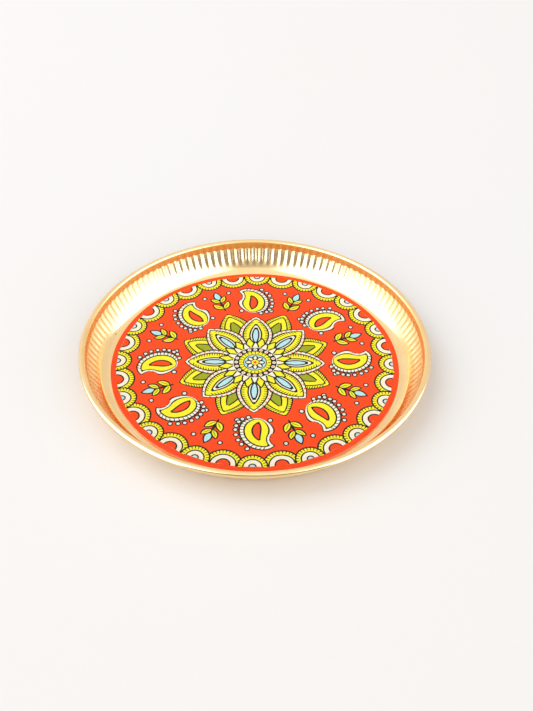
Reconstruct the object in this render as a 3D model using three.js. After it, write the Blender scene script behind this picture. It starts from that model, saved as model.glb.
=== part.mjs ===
// A round decorative plate, pressed from one brass sheet: a flat floor, a cove, a bowed and fluted wall,
// a steep collar, and a crowned lip whose edge is rolled under. A printed disc under a clear coat is bonded
// to the floor. Millimetres, +Z up, with the origin at the centre of the plate's underside.

import * as THREE from 'three';

// Driving dimensions of the brass sheet
const PLATE_DIAMETER = 254;     // over the rolled edge
const PLATE_HEIGHT = 22.7;      // from the underside to the top of the lip
const SHEET = 0.75;             // thickness of the brass
const COVE_RADIUS = 8.8;        // between the floor and the wall, on the inside
const WALL_FOOT_SLOPE = 50;     // degrees, how steeply the wall leaves the cove
const WALL_TOP_SLOPE = 65;      // degrees, how steeply the bowed wall ends
const KNEE_RADIUS = 2;          // where the wall turns up into the collar
const COLLAR_SLOPE = 80;        // degrees, how steeply the collar stands
const COLLAR_RISE = 4.2;        // how tall its straight part is
const LIP_BEND_RADIUS = 0.55;   // under the bend where the collar turns out into the lip
const LIP_RISE = 24;            // degrees, how steeply the lip starts
const LIP_FALL = 14;            // degrees, how steeply the crown falls to the rolled edge
const CROWN_RADIUS = 4;         // of the lip's crowned top
const CURL_BORE_RADIUS = 1.05;  // inside the rolled edge
const CURL_TURN = 235;          // degrees below the horizontal that the edge is rolled to

// Driving dimensions of the flutes pressed into the wall
const FLUTES = 136;
const FLUTE_DEPTH = 0.55;       // from ridge to groove
const FLUTE_FOOT = 0.5;         // plain wall between the cove and the flutes
const FLUTE_RUNOUT = 8;         // length over which a flute fades in above that
const COLLAR_FLUTING = 0.5;     // share of their depth that the flutes have at the collar's foot

// Driving dimensions of the printed disc
const DISC_MARGIN = 0.5;        // bare floor left round the disc
const ADHESIVE = 0.125;         // thickness
const ADHESIVE_INSET = 0.5;     // how far the adhesive stops short of the disc's edge
const PRINT_SHEET = 0.375;      // thickness
const CLEAR_COAT = 1.25;        // thickness
const COAT_EDGE_RADIUS = 0.6;   // of the coat's rounded top edge

// How finely round shapes are divided
const COLUMNS = FLUTES;         // sides of a plain circle
const COLUMNS_PER_FLUTE = 2;    // one for the ridge, one for the groove
const COVE_STEPS = 3;
const FLUTE_FOOT_STEPS = 1;
const RUNOUT_STEPS = 2;
const WALL_TOP_STEPS = 1;       // above the flutes' fading ends
const KNEE_STEPS = 1;
const LIP_BEND_STEPS = 2;
const CROWN_STEPS = 1;          // on each side of the crown's top
const CURL_SIDE_STEPS = 2;      // from the crown to the plate's widest point
const CURL_TUCK_STEPS = 3;      // from there to the end of the roll
const COAT_EDGE_STEPS = 3;

const { degToRad, lerp } = THREE.MathUtils;

/** Where an arc of this radius ends, as run and rise, when it turns from one heading to another. */
function arcSpan(radius, from, to) {
  const side = Math.sign(to - from);
  return {
    run: side * radius * (Math.sin(to) - Math.sin(from)),
    rise: side * radius * (Math.cos(from) - Math.cos(to)),
  };
}

/** Adds an arc that turns to a new heading; fluting is the share of the flutes' depth at its end. */
function turn(stations, heading, radius, steps, fluting = 0) {
  const start = stations.at(-1);
  for (let step = 1; step <= steps; step += 1) {
    const share = step / steps;
    const angle = lerp(start.heading, heading, share);
    const span = arcSpan(radius, start.heading, angle);
    stations.push({
      radius: start.radius + span.run,
      height: start.height + span.rise,
      heading: angle,
      fluting: lerp(start.fluting, fluting, share),
    });
  }
}

/** Adds a straight, plain stretch that climbs this far on the present heading. */
function climb(stations, rise) {
  const start = stations.at(-1);
  stations.push({
    radius: start.radius + rise / Math.tan(start.heading),
    height: start.height + rise,
    heading: start.heading,
    fluting: 0,
  });
}

/** Works out the sheet's top face from the floor's edge to the rolled edge, and the floor's radius. */
function layOutSheet() {
  const [foot, top, collar] = [WALL_FOOT_SLOPE, WALL_TOP_SLOPE, COLLAR_SLOPE].map(degToRad);
  const [rise, fall] = [LIP_RISE, -LIP_FALL].map(degToRad);
  const lipBendRadius = LIP_BEND_RADIUS + SHEET;
  const curlRadius = CURL_BORE_RADIUS + SHEET;

  const cove = arcSpan(COVE_RADIUS, 0, foot);
  const knee = arcSpan(KNEE_RADIUS, top, collar);
  const lipBend = arcSpan(lipBendRadius, collar, rise);
  const innerCrown = arcSpan(CROWN_RADIUS, rise, 0);
  const outerCrown = arcSpan(CROWN_RADIUS, 0, fall);
  const curlSide = arcSpan(curlRadius, fall, -Math.PI / 2);
  // The wall bows out on whatever radius fills the height that the other stretches leave.
  const lipRise = lipBend.rise + innerCrown.rise;
  const wallRise = PLATE_HEIGHT - SHEET - cove.rise - knee.rise - COLLAR_RISE - lipRise;
  const wallRadius = wallRise / (Math.cos(foot) - Math.cos(top));
  const wall = arcSpan(wallRadius, foot, top);
  const collarRun = knee.run + COLLAR_RISE / Math.tan(collar);
  const lipRun = lipBend.run + innerCrown.run + outerCrown.run + curlSide.run;
  const floorRadius = PLATE_DIAMETER / 2 - lipRun - collarRun - wall.run - cove.run;
  const fluteStart = foot + FLUTE_FOOT / wallRadius;
  const runoutEnd = fluteStart + FLUTE_RUNOUT / wallRadius;

  const stations = [{ radius: floorRadius, height: SHEET, heading: 0, fluting: 0 }];
  turn(stations, foot, COVE_RADIUS, COVE_STEPS);
  turn(stations, fluteStart, wallRadius, FLUTE_FOOT_STEPS);
  turn(stations, runoutEnd, wallRadius, RUNOUT_STEPS, 1);
  turn(stations, top, wallRadius, WALL_TOP_STEPS, 1);
  turn(stations, collar, KNEE_RADIUS, KNEE_STEPS, COLLAR_FLUTING);
  climb(stations, COLLAR_RISE);
  turn(stations, rise, lipBendRadius, LIP_BEND_STEPS);
  turn(stations, 0, CROWN_RADIUS, CROWN_STEPS);
  turn(stations, fall, CROWN_RADIUS, CROWN_STEPS);
  turn(stations, -Math.PI / 2, curlRadius, CURL_SIDE_STEPS);
  turn(stations, -degToRad(CURL_TURN), curlRadius, CURL_TUCK_STEPS);
  return { stations, floorRadius };
}

/** Makes one ring of points at a depth below the sheet's top face, moved in and out by the flutes. */
function makeRing(station, depth) {
  const count = station.fluting > 0 ? COLUMNS_PER_FLUTE * FLUTES : COLUMNS;
  const points = [];
  for (let column = 0; column < count; column += 1) {
    const angle = 2 * Math.PI * column / count;
    const wave = station.fluting * FLUTE_DEPTH / 2 * Math.cos(FLUTES * angle);
    const offset = depth + wave;
    const radius = station.radius + offset * Math.sin(station.heading);
    const height = station.height - offset * Math.cos(station.heading);
    points.push(new THREE.Vector3(radius * Math.cos(angle), radius * Math.sin(angle), height));
  }
  return points;
}

/** Joins two neighbouring rings with triangles, stepping along whichever ring is behind. */
function stitchRings(inner, outer, addTriangle) {
  const innerSteps = inner.length > 1 ? inner.length : 0;
  const outerSteps = outer.length > 1 ? outer.length : 0;
  const at = (ring, step) => ring[step % ring.length];
  let i = 0;
  let j = 0;
  while (i < innerSteps || j < outerSteps) {
    const stepOuter = i >= innerSteps || (j < outerSteps && (j + 1) * innerSteps <= (i + 1) * outerSteps);
    if (stepOuter) {
      addTriangle(at(inner, i), at(outer, j), at(outer, j + 1));
      j += 1;
    } else {
      addTriangle(at(inner, i), at(outer, j), at(inner, i + 1));
      i += 1;
    }
  }
}

/** Builds the sheet as one closed skin: up over its top face, round the rolled edge, and back underneath. */
function makeSheetGeometry(stations) {
  const topFace = stations.map((station) => makeRing(station, 0));
  const underFace = stations.map((station) => makeRing(station, SHEET)).reverse();
  const topCentre = [new THREE.Vector3(0, 0, SHEET)];
  const underCentre = [new THREE.Vector3(0, 0, 0)];
  const rings = [topCentre, ...topFace, ...underFace, underCentre];

  const corners = [];
  const addTriangle = (...points) => points.forEach((point) => corners.push(...point.toArray()));
  for (let ring = 1; ring < rings.length; ring += 1) {
    stitchRings(rings[ring - 1], rings[ring], addTriangle);
  }
  const geometry = new THREE.BufferGeometry();
  geometry.setAttribute('position', new THREE.Float32BufferAttribute(corners, 3));
  geometry.computeVertexNormals();
  return geometry;
}

/** Turns a profile, whose points are a radius and a height, round the Z axis. */
function turnOnAxis(profile) {
  return new THREE.LatheGeometry(profile, COLUMNS).rotateX(Math.PI / 2);
}

/** Builds a flat disc with square edges, standing on Z = 0. */
function makeDiscGeometry(radius, thickness) {
  return turnOnAxis([
    new THREE.Vector2(0, 0),
    new THREE.Vector2(radius, 0),
    new THREE.Vector2(radius, thickness),
    new THREE.Vector2(0, thickness),
  ]);
}

/** Builds the clear coat: a flat disc whose top edge is rounded, standing on Z = 0. */
function makeCoatGeometry(radius) {
  const profile = [new THREE.Vector2(0, 0), new THREE.Vector2(radius, 0)];
  for (let step = 0; step <= COAT_EDGE_STEPS; step += 1) {
    const angle = Math.PI / 2 * step / COAT_EDGE_STEPS;
    profile.push(new THREE.Vector2(
      radius - COAT_EDGE_RADIUS * (1 - Math.cos(angle)),
      CLEAR_COAT - COAT_EDGE_RADIUS * (1 - Math.sin(angle)),
    ));
  }
  profile.push(new THREE.Vector2(0, CLEAR_COAT));
  return turnOnAxis(profile);
}

/** Makes one named piece that stands at a height above the plate's underside. */
function makePiece(name, geometry, finish, height = 0) {
  const piece = new THREE.Mesh(geometry, new THREE.MeshStandardMaterial(finish));
  piece.name = name;
  piece.position.z = height;
  return piece;
}

const brassFinish = { color: 0xedcb8c, metalness: 1, roughness: 0.2 };
const adhesiveFinish = { color: 0xd9d4c7, metalness: 0, roughness: 0.6 };
const printFinish = { color: 0xff4b23, metalness: 0, roughness: 0.5 };
const coatFinish = { color: 0xffffff, metalness: 0, roughness: 0.04, transparent: true, opacity: 0.2 };

const { stations, floorRadius } = layOutSheet();
const discRadius = floorRadius - DISC_MARGIN;
const printHeight = SHEET + ADHESIVE;
const coatHeight = printHeight + PRINT_SHEET;

const plate = new THREE.Group();
plate.name = 'decorative_plate';
plate.add(
  makePiece('plate_body', makeSheetGeometry(stations), brassFinish),
  makePiece('adhesive_film', makeDiscGeometry(discRadius - ADHESIVE_INSET, ADHESIVE), adhesiveFinish, SHEET),
  makePiece('printed_sheet', makeDiscGeometry(discRadius, PRINT_SHEET), printFinish, printHeight),
  makePiece('clear_coat', makeCoatGeometry(discRadius), coatFinish, coatHeight),
);

export default plate;
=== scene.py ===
"""A decorative plate: a fluted brass dish with a printed, clear-coated disc in its well.

Sizes are in metres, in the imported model's frame: +Z up, with the origin at the centre of the underside.
Only the drawing on the disc is laid out in millimetres, about the disc's middle.
"""

import logging
import math
from dataclasses import dataclass, field
from enum import Enum

import bpy
from mathutils import Matrix, Vector, noise
from mathutils.geometry import delaunay_2d_cdt


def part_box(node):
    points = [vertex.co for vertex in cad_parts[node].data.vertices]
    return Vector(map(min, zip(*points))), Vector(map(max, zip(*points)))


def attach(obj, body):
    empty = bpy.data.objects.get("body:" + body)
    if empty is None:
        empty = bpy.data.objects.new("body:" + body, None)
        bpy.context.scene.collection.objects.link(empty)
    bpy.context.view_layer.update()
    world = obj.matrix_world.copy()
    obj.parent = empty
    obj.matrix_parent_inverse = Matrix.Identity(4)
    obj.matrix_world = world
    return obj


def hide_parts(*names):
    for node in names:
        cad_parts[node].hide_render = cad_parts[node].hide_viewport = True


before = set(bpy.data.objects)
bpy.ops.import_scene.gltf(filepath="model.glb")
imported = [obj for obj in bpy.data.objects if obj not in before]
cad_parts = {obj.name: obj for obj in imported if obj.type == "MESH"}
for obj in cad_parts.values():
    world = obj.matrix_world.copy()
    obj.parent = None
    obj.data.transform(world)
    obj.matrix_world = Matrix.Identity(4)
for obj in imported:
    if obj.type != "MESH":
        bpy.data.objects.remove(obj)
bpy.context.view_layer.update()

MM = 0.001
FULL_TURN = 2 * math.pi
BODY = "root"

log = logging.getLogger("decorative_plate")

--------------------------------

EXERCISE PROMPT →
Repeat exactly, please, each line from the beginning of the data through the line with "import * as THREE from 'three';" in it, and only those lines.

EXERCISE RESPONSE →
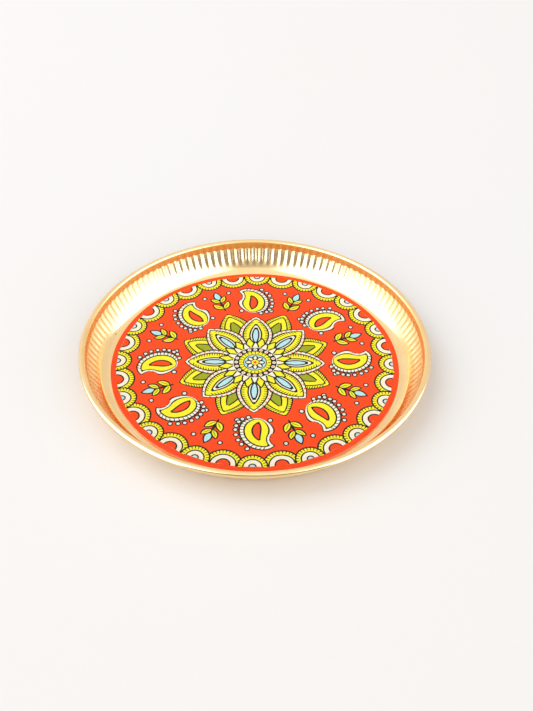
Reconstruct the object in this render as a 3D model using three.js. After it, write the Blender scene script behind this picture. It starts from that model, saved as model.glb.
=== part.mjs ===
// A round decorative plate, pressed from one brass sheet: a flat floor, a cove, a bowed and fluted wall,
// a steep collar, and a crowned lip whose edge is rolled under. A printed disc under a clear coat is bonded
// to the floor. Millimetres, +Z up, with the origin at the centre of the plate's underside.

import * as THREE from 'three';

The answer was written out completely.